··· Given entries
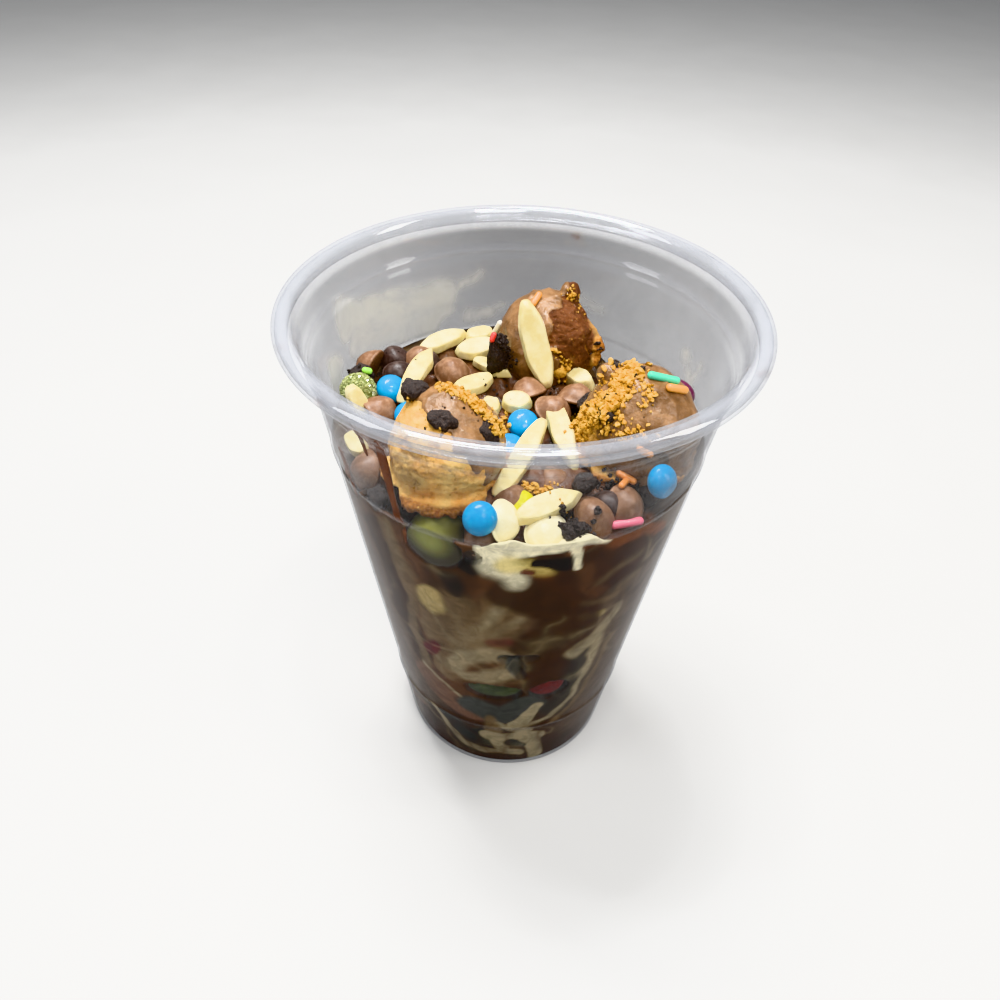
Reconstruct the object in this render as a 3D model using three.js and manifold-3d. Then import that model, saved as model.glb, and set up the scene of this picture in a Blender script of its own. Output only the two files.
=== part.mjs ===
······
··· Given entries
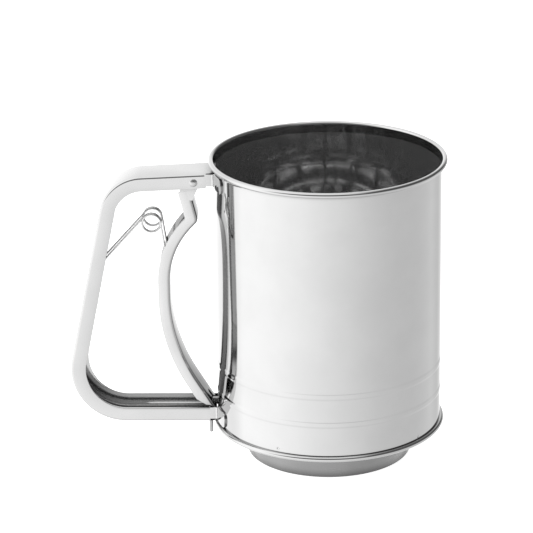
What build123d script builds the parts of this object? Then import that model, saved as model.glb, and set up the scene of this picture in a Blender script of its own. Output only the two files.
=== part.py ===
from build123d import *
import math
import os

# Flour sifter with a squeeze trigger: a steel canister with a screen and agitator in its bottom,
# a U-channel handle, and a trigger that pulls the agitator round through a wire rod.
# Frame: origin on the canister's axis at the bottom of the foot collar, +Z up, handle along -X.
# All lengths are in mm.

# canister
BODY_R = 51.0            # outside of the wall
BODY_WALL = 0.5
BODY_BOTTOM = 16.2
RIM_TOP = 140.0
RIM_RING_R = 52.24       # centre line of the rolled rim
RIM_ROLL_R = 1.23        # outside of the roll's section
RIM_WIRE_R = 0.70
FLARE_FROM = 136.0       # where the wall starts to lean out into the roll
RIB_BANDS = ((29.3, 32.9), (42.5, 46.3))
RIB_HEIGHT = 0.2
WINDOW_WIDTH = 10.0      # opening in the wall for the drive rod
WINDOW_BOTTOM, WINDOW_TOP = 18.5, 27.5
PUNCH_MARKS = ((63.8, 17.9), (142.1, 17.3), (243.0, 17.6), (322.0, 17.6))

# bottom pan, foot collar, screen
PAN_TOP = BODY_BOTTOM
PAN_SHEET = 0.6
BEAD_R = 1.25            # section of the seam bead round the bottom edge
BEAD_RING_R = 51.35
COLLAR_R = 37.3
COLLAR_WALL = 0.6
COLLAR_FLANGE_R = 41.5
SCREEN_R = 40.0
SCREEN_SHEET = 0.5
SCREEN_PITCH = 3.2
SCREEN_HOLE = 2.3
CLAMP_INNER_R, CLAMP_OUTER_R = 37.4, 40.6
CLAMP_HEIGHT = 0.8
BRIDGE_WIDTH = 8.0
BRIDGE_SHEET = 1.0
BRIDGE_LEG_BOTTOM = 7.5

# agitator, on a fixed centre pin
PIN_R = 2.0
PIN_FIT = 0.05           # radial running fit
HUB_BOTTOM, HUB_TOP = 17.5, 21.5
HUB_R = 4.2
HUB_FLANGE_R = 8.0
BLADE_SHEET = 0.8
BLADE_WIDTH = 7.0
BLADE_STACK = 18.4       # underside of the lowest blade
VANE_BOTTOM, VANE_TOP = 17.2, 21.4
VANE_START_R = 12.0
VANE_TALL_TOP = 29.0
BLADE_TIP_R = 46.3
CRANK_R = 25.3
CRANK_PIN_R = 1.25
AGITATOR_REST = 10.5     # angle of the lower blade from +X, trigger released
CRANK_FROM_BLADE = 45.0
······
··· Given entries
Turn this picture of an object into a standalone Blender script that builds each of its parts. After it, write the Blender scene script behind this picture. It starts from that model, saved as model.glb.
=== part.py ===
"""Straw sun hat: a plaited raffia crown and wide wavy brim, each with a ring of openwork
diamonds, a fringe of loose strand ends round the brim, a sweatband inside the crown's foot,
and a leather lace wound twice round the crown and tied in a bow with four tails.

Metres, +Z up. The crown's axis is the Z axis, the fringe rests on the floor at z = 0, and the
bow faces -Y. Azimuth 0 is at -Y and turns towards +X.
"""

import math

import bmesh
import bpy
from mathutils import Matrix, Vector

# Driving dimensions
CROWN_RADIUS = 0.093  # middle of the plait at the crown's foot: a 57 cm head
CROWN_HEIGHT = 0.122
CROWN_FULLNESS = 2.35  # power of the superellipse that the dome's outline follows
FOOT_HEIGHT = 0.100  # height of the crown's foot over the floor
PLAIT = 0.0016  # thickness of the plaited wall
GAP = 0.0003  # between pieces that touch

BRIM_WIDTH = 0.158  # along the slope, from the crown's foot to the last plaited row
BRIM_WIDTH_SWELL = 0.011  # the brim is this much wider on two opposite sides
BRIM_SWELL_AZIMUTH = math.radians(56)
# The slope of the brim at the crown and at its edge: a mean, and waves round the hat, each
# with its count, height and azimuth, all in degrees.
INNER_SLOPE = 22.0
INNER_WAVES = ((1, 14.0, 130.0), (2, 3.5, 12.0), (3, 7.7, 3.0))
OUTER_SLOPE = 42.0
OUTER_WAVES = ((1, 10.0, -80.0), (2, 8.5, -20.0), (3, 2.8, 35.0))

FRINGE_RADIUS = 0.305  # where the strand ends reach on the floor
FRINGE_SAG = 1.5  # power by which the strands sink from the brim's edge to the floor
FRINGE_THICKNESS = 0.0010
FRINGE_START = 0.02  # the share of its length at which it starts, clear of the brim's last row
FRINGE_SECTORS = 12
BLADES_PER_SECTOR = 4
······
- [Exercise aim] Your task is to repeat the lines from the one containing "What build123d script" to the one containing "# All lengths are in mm.", both lines included. Leave out every other line.

- [Reply to the exercise]
What build123d script builds the parts of this object? Then import that model, saved as model.glb, and set up the scene of this picture in a Blender script of its own. Output only the two files.
=== part.py ===
from build123d import *
import math
import os

# Flour sifter with a squeeze trigger: a steel canister with a screen and agitator in its bottom,
# a U-channel handle, and a trigger that pulls the agitator round through a wire rod.
# Frame: origin on the canister's axis at the bottom of the foot collar, +Z up, handle along -X.
# All lengths are in mm.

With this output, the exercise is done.